[Problem to solve] In full and without alteration, give the listing again.

[Material provided]
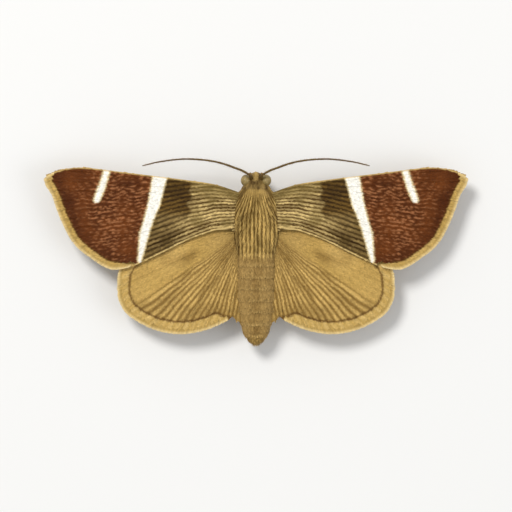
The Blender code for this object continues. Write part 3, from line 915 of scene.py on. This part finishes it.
# ---------------------------------------------------------------- body markings
def body_colour(points, seed=21):
    """Markings of the head, thorax and abdomen."""
    x, y, z = points.T
    above = step(-0.5, 0.5, z - body_level(y))
    # fine light lines that fan out backwards from the smooth neck
    fan = x / (0.12 + 0.17 * step(2.1, -0.8, y))
    light = stripe(fan, y * 0.55, seed)
    neck = step(0.95, 1.55, y - 0.25 * np.abs(x)) * above
    light = light + 0.75 * (0.42 + 0.25 * swell(x * 3, y * 3, seed + 1) - light) * neck
    colour = mix(THORAX_DARK, THORAX_LIGHT, light)
    side_marks = swell(x * 1.4 + 7, y * 1.1, seed + 3)
    colour = mix(colour, BROWN_DARK, 0.35 * step(0.55, 0.9, side_marks) * step(0.9, 1.4, np.abs(x)))
    # dark line behind each eye, between the head and the collar
    behind = distance_to([(0.50, 1.98), (0.72, 1.80), (1.00, 1.50), (1.12, 1.28)], np.abs(x), y)
    colour = mix(colour, THORAX_DARK, 0.8 * (1 - step(0.07, 0.20, behind)) * above)
    # head: dark smudges beside the eyes, pale between the antennae
    tone = 0.55 * swell(x * 4, y * 2.2, seed + 5) + 0.45 * swell(x * 9, y * 4, seed + 6)
    head = mix(HEAD_DARK, HEAD_LIGHT, step(0.2, 0.8, tone))
    beside = np.exp(-((np.abs(x) - 0.36) / 0.14) ** 2) * step(1.9, 2.2, y) * above
    head = mix(head, HEAD_DARK, 0.7 * beside)
    head = mix(head, THORAX_LIGHT, 0.45 * np.exp(-(x / 0.13) ** 2) * above * step(2.3, 2.9, y))
    colour = mix(colour, head, step(1.70, 1.84, y))
    # abdomen: paler rear edge on each ring, darker along the middle of the back
    phase = segment_phase(y)
    tone = 0.5 * swell(np.arctan2(z - body_level(y), x) * 7, y * 1.6, seed + 8) + 0.5 * swell(
        x * 7, y * 5, seed + 9)
    belly = mix(ABDOMEN_DARK, ABDOMEN_LIGHT, 0.25 + 0.5 * tone + 0.35 * step(0.55, 0.95, phase))
    belly = mix(belly, ABDOMEN_DARK, 0.45 * np.exp(-(x / 0.35) ** 2) * above
                * (1 - step(0.5, 0.9, phase)))
    belly = mix(belly, GOLD, 0.5 * step(-8.8, -9.6, y))
    colour = mix(colour, belly, step(-2.9, -3.5, y))
    return mix(colour, UNDER_PALE, 0.55 * (1 - above))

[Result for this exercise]
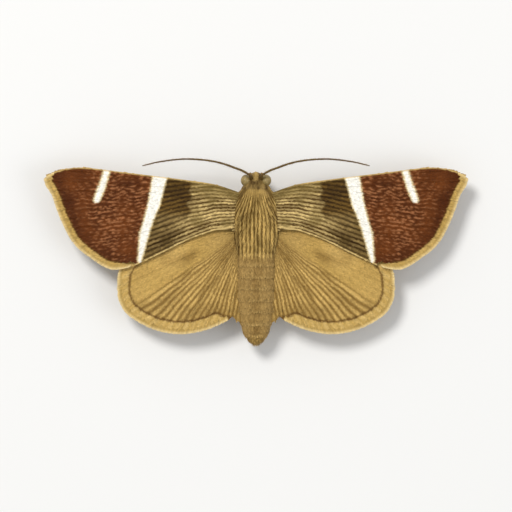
The Blender code for this object continues. Write part 3, from line 915 of scene.py on. This part finishes it.
# ---------------------------------------------------------------- body markings
def body_colour(points, seed=21):
    """Markings of the head, thorax and abdomen."""
    x, y, z = points.T
    above = step(-0.5, 0.5, z - body_level(y))
    # fine light lines that fan out backwards from the smooth neck
    fan = x / (0.12 + 0.17 * step(2.1, -0.8, y))
    light = stripe(fan, y * 0.55, seed)
    neck = step(0.95, 1.55, y - 0.25 * np.abs(x)) * above
    light = light + 0.75 * (0.42 + 0.25 * swell(x * 3, y * 3, seed + 1) - light) * neck
    colour = mix(THORAX_DARK, THORAX_LIGHT, light)
    side_marks = swell(x * 1.4 + 7, y * 1.1, seed + 3)
    colour = mix(colour, BROWN_DARK, 0.35 * step(0.55, 0.9, side_marks) * step(0.9, 1.4, np.abs(x)))
    # dark line behind each eye, between the head and the collar
    behind = distance_to([(0.50, 1.98), (0.72, 1.80), (1.00, 1.50), (1.12, 1.28)], np.abs(x), y)
    colour = mix(colour, THORAX_DARK, 0.8 * (1 - step(0.07, 0.20, behind)) * above)
    # head: dark smudges beside the eyes, pale between the antennae
    tone = 0.55 * swell(x * 4, y * 2.2, seed + 5) + 0.45 * swell(x * 9, y * 4, seed + 6)
    head = mix(HEAD_DARK, HEAD_LIGHT, step(0.2, 0.8, tone))
    beside = np.exp(-((np.abs(x) - 0.36) / 0.14) ** 2) * step(1.9, 2.2, y) * above
    head = mix(head, HEAD_DARK, 0.7 * beside)
    head = mix(head, THORAX_LIGHT, 0.45 * np.exp(-(x / 0.13) ** 2) * above * step(2.3, 2.9, y))
    colour = mix(colour, head, step(1.70, 1.84, y))
    # abdomen: paler rear edge on each ring, darker along the middle of the back
    phase = segment_phase(y)
    tone = 0.5 * swell(np.arctan2(z - body_level(y), x) * 7, y * 1.6, seed + 8) + 0.5 * swell(
        x * 7, y * 5, seed + 9)
    belly = mix(ABDOMEN_DARK, ABDOMEN_LIGHT, 0.25 + 0.5 * tone + 0.35 * step(0.55, 0.95, phase))
    belly = mix(belly, ABDOMEN_DARK, 0.45 * np.exp(-(x / 0.35) ** 2) * above
                * (1 - step(0.5, 0.9, phase)))
    belly = mix(belly, GOLD, 0.5 * step(-8.8, -9.6, y))
    colour = mix(colour, belly, step(-2.9, -3.5, y))
    return mix(colour, UNDER_PALE, 0.55 * (1 - above))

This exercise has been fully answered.